Worse still, Anna Lamb-Creasey says it took three weeks for her to happen across the notice, because it was automatically filtered into Facebook's "other messages" folder.
The Clayton County mother says she was beside herself with worry for her missing son Rickie. She had lost contact with the 30-year-old in late January, and had been phoning up hospital and jails to determine his whereabouts.
Sadly, as she later found out, all her searching was for naught: Rickie was hit by a car while crossing the street on the night of January 24th, and had succumbed to his injuries.
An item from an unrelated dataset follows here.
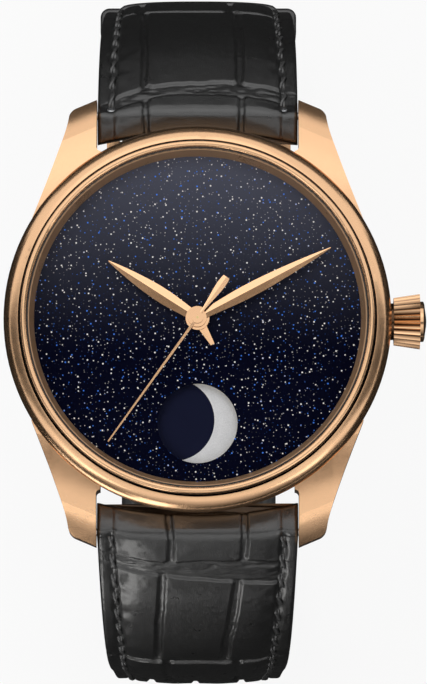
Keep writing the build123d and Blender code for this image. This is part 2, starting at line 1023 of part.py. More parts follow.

But it wasn't until Valentine's Day that Lamb-Creasey and her daughter stumbled upon a cryptic Facebook message from a woman named "Misty Hancock" telling them Rickie had died.
Calling the number listed on Hancock's Facebook page, which featured a profile picture of the rapper T.I., put them in touch with Clayton County police, who confirmed that the message was accurate and that the account was an undercover handle that belonged to them.
"They told me that they did the best that they can do [to reach me]," Lamb-Creasey told WSB-TV. "But I'm not sure about that. (Because) if they can track a criminal down, they couldn't track me down? They could have done better."
While a police spokesperson said it was unclear why the Hancock account was used to contact Lamb-Creasey, the department insists that it tried to get in touch with the family "in a more conventional way" but failed to reach anyone at the addresses they had on file.
"We had no intention of it getting out all over the media like this," the spokesperson told the Huffington Post.